Hoge und Felsch, später Co-Trainer bei Union, sind längst Ehrenmitglieder des Vereins, ebenso wie ihr ehemaliger Mitspieler Wolfgang Wruck. Union-Ehrenmitglieder sind auch Heinz Werner, Trainer in den Siebzigerjahren, und natürlich Wolfgang "Potti" Matthies, der sich mit kleinen Unterbrechungen über 17 Jahre und in 253 Pflichtspielen bis 1988 im Tor der Eisernen Legendenstatus erwarb. So war Matthies 1976 der umjubelte Garant der beiden 1:0-Siege gegen den verhassten Stadtrivalen BFC Dynamo. "Diese Spiele werde ich nie vergessen, an die werde ich mich ewig erinnern", sagt Matthies. "Denn das waren wirklich traumhafte Ergebnisse.

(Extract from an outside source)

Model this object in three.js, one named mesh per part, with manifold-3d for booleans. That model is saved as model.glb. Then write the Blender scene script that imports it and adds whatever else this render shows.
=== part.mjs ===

Wir waren Neulinge, und dann gegen die unüberwindbare Dynamo-Mannschaft zweimal 1:0 zu gewinnen war schon ein großes Ding für uns."

Wolfgang Matthies, ehemaliger Spieler beim 1. FC Union, steht am 06.01.2016 vor dem Vereinshaus (Quelle: imago/Matthias Koch)
Wolfgang "Potti" Matthies - der legendäre Keeper der "Eisernen" | Bild: (Quelle: imago/Matthias Koch)

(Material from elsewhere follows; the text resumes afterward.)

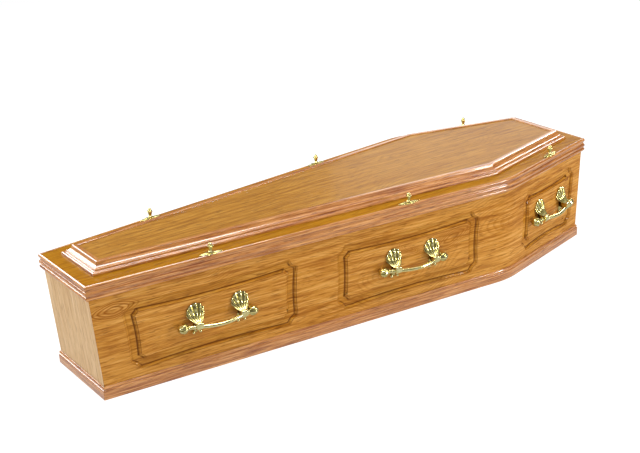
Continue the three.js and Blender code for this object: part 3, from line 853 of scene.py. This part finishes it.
def cut(obj, cutters):
    for cutter in cutters:
        modifier = obj.modifiers.new("cut", "BOOLEAN")
        modifier.operation = "DIFFERENCE"
        modifier.solver = "MANIFOLD"
        modifier.object = cutter
    graph = bpy.context.evaluated_depsgraph_get()
    mesh = bpy.data.meshes.new_from_object(obj.evaluated_get(graph))
    obj.modifiers.clear()
    obj.data = mesh
    for cutter in cutters:
        bpy.data.objects.remove(cutter)


def side_wall_at(z):
    path = body_plan(z)
    return path, mitres_of(path)


def build_side(side):
    rings = wall_rings(side_wall_at)
    points = np.concatenate(rings)
    faces = turned_out(points, board_faces(rings))
    board = make_object("side_board_plain", points, faces, OAK_SIDE)
    cutters = []
    for name, spec in PANELS.items():
        cutters.append(make_object(f"cutter_{name}", *groove_cutter(spec), OAK_SIDE))
    cut(board, cutters)
    mesh = board.data
    name = "left" if side > 0 else "right"
    board.name = f"side_board_{name}_fine"
    if side < 0:
        mesh.transform(Matrix.Scale(-1, 4, (0, 1, 0)))
        mesh.flip_normals()
    points, index = loop_points(mesh)
    upright = points * [1, side, 1]
    for key, values in zip(("groove_shade", "routed"), groove_shade_of(upright)):
        put_values(mesh, key, values)
    uv = np.column_stack([along_plan(points), points[:, 2]]) * 0.001
    put_uv(mesh, uv[index] + ([0, 0] if side < 0 else [5.3, 0.02]))
    smooth_by_angle(mesh, 28)
    set_on(board, f"side_board_{name}")


def build_end(end):
    pick = 0 if end == "foot" else -1

    def end_wall_at(z):
        path, mitres = side_wall_at(z)
        return end_run(path[pick], mitres[pick])

    rings = wall_rings(end_wall_at)
    points = np.concatenate(rings)
    faces = turned_out(points, board_faces(rings))
    obj = make_object(f"end_board_{end}_fine", points, faces, OAK_END)
    points, index = loop_points(obj.data)
    shift = 0.4 if end == "foot" else 2.9
    put_uv(obj.data, points[index][:, [2, 1]] * 0.001 + shift)
    set_on(obj, f"end_board_{end}")


def flat_board(node, path_at, low, high, material, shift=0.0):
    """A level board whose outline follows the plan; path_at gives its left side at a height."""
    rings = []
    for z in (low, high):
        path = path_at(z)
        other = (path * [1, -1])[::-1]
        both = np.concatenate([path, other])
        rings.append(np.column_stack([both, np.full(len(both), z)]))
    points, faces = loft(rings)
    obj = make_object(f"{node}_fine", points, turned_out(points, faces), material, angle=30)
    points, index = loop_points(obj.data)
    put_uv(obj.data, points[index][:, :2] * 0.001 + shift)
    set_on(obj, node)


def build_boards():
    build_side(-1)
    build_side(1)
    build_end("foot")
    build_end("head")
    seat = WALL + GAP
    flat_board(
        "base_board", lambda z: body_plan(z, seat), 0, BASE_THICKNESS, OAK_LID, 9.0
    )
    edge = EDGE_THICKNESS + GAP
    flat_board(
        "lid_board", lambda z: side_plan(edge, edge),
        LID_TOP - LID_THICKNESS, LID_TOP, OAK_LID, 4.0,
    )
    fit = FRAME_WIDTH + GAP
    panel_top = LID_TOP + GAP + FRAME_HEIGHT - PANEL_SINK
    flat_board(
        "raised_panel",
        lambda z: side_plan(FRAME_SIDE_INSET + fit, FRAME_END_INSET + fit, False),
        panel_top - PANEL_THICKNESS, panel_top, OAK_PANEL,
    )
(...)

Seinen Beinamen "Potti" hat er übrigens seiner Vorliebe für Kaffee zu verdanken: "Nach dem Training haben die anderen eine Brause getrunken und ich habe einen Pott Kaffee bestellt. Das war damals ungewöhnlich, dass einer "Pott" Kaffee sagt, und deswegen habe ich den Spitznamen Potti gekriegt."

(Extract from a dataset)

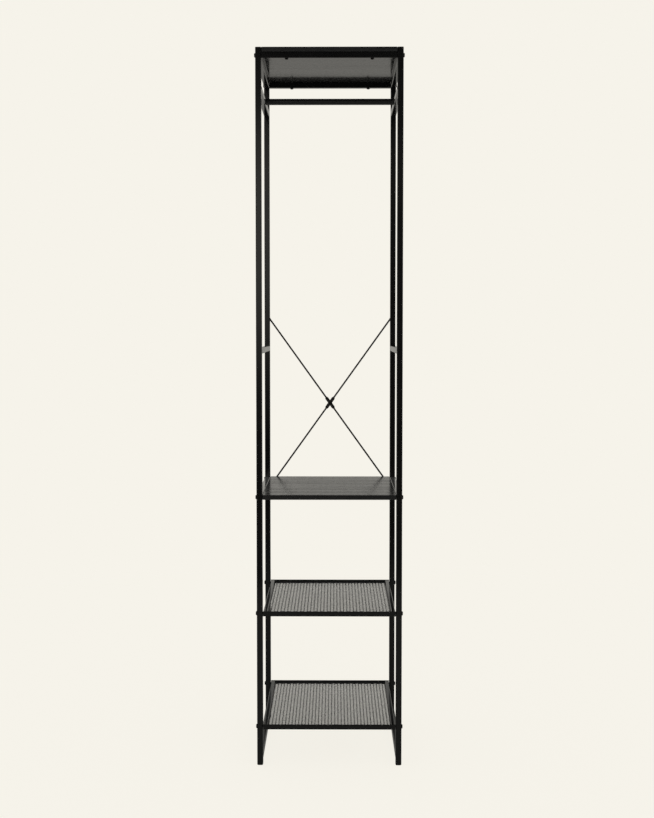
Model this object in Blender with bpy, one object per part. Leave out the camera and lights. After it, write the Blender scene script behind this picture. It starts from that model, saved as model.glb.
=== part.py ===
"""Coat stand: a slim frame of square steel tube that carries two mesh shoe shelves,
a shelf board, a hanging rail and a top board, stiffened at the back by a crossed brace.

Metres, +Z up. The front is at -Y, left is -X. The origin is on the floor, under the middle
of the whole stand, brace included.
"""

import math

import bmesh
import bpy
from mathutils import Vector

MM = 0.001

# Overall size of the frame, over the tubes
WIDTH = 370 * MM
DEPTH = 400 * MM
HEIGHT = 1820 * MM

# Square tube that the whole frame is cut from
TUBE = 15 * MM
TUBE_WALL = 1.2 * MM
TUBE_CORNER = 1.6 * MM

# Clearances
GAP = 0.3 * MM  # between two pieces that touch
SLIDE = 0.3 * MM  # around a spigot or a plug in its tube
PLAY = 0.4 * MM  # around a screw or rivet in its hole
SHELF_GAP = 0.5 * MM  # between a shelf and the posts beside it

# Heights above the floor, and from other pieces
FLOOR_BAR_BOTTOM = 14 * MM
SHELF_TOPS = {"lower": 107 * MM, "upper": 400 * MM}
SHELF_BOARD_DROP = 212 * MM  # top of the shelf board below the joint of the posts
MIDDLE_BAR_RISE = 153.5 * MM  # centre of the middle side bars above that joint
RAIL_DROP = 100 * MM  # axis of the hanging rail below the top of the stand

# Boards
BOARD_THICKNESS = 12 * MM
BOARD_EDGE = 0.8 * MM  # eased edges

# Hanging rail
RAIL_DIAMETER = 16 * MM
RAIL_WALL = 1.2 * MM
END_PLATE = 4 * MM  # threaded plate that closes a tube's end

# Plugs at the ends of the posts
FOOT_HEIGHT = 5 * MM
FOOT_ROUNDING = 3 * MM
CAP_FLANGE = 1.5 * MM
PLUG_LENGTH = 12 * MM
SPIGOT_LENGTH = 40 * MM

# Pressed mesh shelf
SHELF_RIM = 13 * MM
SHEET = 1.2 * MM
MESH_DEPTH = 7.5 * MM  # mesh below the top of the rim
SIDE_CHANNEL = 12 * MM  # width of the folded channel along each side
FOLD = 1.2 * MM
MESH_ACROSS = 56 * MM  # diamond from left to right, before it is fitted to the floor
MESH_ALONG = 25 * MM  # diamond from front to back, likewise
STRAND = 5 * MM
WELD_NUT = 8 * MM
WELD_NUT_DEPTH = 4 * MM

# Crossed brace of round rod behind the rear posts
ROD = 4 * MM
ROD_FLAT = 1.6 * MM  # thickness where the rod is pressed flat
BRACE_RISE = 495 * MM  # height from the lower to the upper ends
BRACE_DROP = 1.5 * MM  # crossing of the rods below the joint of the posts
EYE_RADIUS = 5.5 * MM
EYE_NECK = 9 * MM
CROSSING_LENGTH = 34 * MM
CROSSING_WIDTH = 7.5 * MM
FLAT_TAPER = 5 * MM
RIVET = 4 * MM
RIVET_HEAD = 8 * MM
RIVET_HEAD_HEIGHT = 1.2 * MM

# Screws: diameter of head, height of head, diameter of shank, length of shank, width of socket
FRAME_SCREW = (11 * MM, 2.6 * MM, 4.8 * MM, 25 * MM, 4 * MM)
BOARD_SCREW = (9 * MM, 2.6 * MM, 3.8 * MM, 24 * MM, 3 * MM)
BRACE_SCREW = (8 * MM, 2.2 * MM, 3.8 * MM, 10 * MM, 3 * MM)
BOARD_SCREW_SPACING = 214 * MM
SOCKET_DEPTH = 1.3 * MM
HEAD_RIM = 1 * MM  # straight part of a screw head's side
TIP_SPACE = 1 * MM  # free length beyond a screw's tip in a blind hole

ROUND = 8  # sides of screws, rivets and rods
RAIL_SIDES = 16

# Places worked out from the sizes above
JOINT_LEVEL = HEIGHT / 2  # the posts are cut into equal halves
SHELF_BOARD_TOP = JOINT_LEVEL - SHELF_BOARD_DROP
MIDDLE_BAR_LEVEL = JOINT_LEVEL + MIDDLE_BAR_RISE
RAIL_LEVEL = HEIGHT - RAIL_DROP
EYE_PLANE = GAP + ROD_FLAT / 2
ROD_PLANE = GAP + ROD / 2
CROSSING_STEP = (ROD_FLAT + GAP) / 2
RIVET_GRIP = 2 * ROD_FLAT + 3 * GAP
REAR_STICKOUT = ROD_PLANE + RIVET_GRIP / 2 + RIVET_HEAD_HEIGHT
FRONT_Y = -(DEPTH + REAR_STICKOUT) / 2
BACK_Y = FRONT_Y + DEPTH
MIDDLE_Y = (FRONT_Y + BACK_Y) / 2
POST_X = (WIDTH - TUBE) / 2
INNER_X = WIDTH / 2 - TUBE
POST_Y = {"front": FRONT_Y + TUBE / 2, "rear": BACK_Y - TUBE / 2}
SIDES = {"left": -1, "right": 1}
TOP_BOARD_BOTTOM = HEIGHT - BOARD_THICKNESS
TOP_TUBE_LEVEL = TOP_BOARD_BOTTOM - GAP - TUBE / 2
SHELF_BOARD_LEVEL = SHELF_BOARD_TOP - BOARD_THICKNESS / 2
SHELF_LEVELS = {name: top - SHELF_RIM / 2 for name, top in SHELF_TOPS.items()}
BRACE_LEVEL = JOINT_LEVEL - BRACE_DROP
BRACE_ENDS = {"lower": BRACE_LEVEL - BRACE_RISE / 2, "upper": BRACE_LEVEL + BRACE_RISE / 2}
PLUG = TUBE - 2 * TUBE_WALL - 2 * SLIDE
SPIGOT_BORE = PLUG - 2 * TUBE_WALL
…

Beim sensationellen Halbfinale-Triumph 1986 im FDGP-Pokal gegen Dynamo Dresden festigte Matthies seinen Heldenstatus. Der Matchwinner steht wieder einmal im Tor – und hält seinen 5. Elfmeter der Saison. "Dort 4.3 zu gewinnen war schon ein Highlight", erinnert sich Matthies. Die Konsequenz: 2006 wurde Potti von den Fans zum "wertvollsten Unioner aller Zeiten" gewählt. "Ich bin sehr glücklich darüber, dass ich bei den Fans über Jahrzehnte so gut angekommen bin", sagt Matthies.

Dieses Jahr war schon fantastisch

Nach der Wende hat die "Generation 2001" Legendenstatus erlangt. In jenem Jahr schaffte Union den Zweitliga-Aufstieg und Einzug ins DFB-Pokal-Finale. Doch Sven Beuckert, Ronny Nikol, Tom Persich, Steffen Menze, Daniel "Texas" Texeira und Co. unterlagen im Olympiastadion 0:2 gegen Schalke 04. Texas, der Torjäger, der Knipser aus Brasilien, wurde ebenfalls vom Publikum an der Alten Försterei verehrt. Einige Jahre lang war er Rekordtorjäger des 1. FC Union, bis er von Karim Benymina abgelöst wurde. Benymina war nach dem zwischenzeitlichen Absturz von Union in die Viertklassigkeit mit seinen Treffern maßgeblich an der Rückkehr der Eisernen in den Profifußball und 2009 in die 2. Liga beteiligt – ebenso wie Torsten Mattuschka, der letzte große Held der Fan-Kurve, und der verantwortlichen Trainer Uwe Neuhaus.

"Dieses Jahr war schon fantastisch. Wie im Traum, alles ist gelungen. Union Berlin ist sicherlich auch ein bisschen mehr als nur Fußball", meint Uwe Neuhaus. Er ist die vorerst letzte Legende des 1. FC Union aus den ersten 50 Jahren des Bestehens.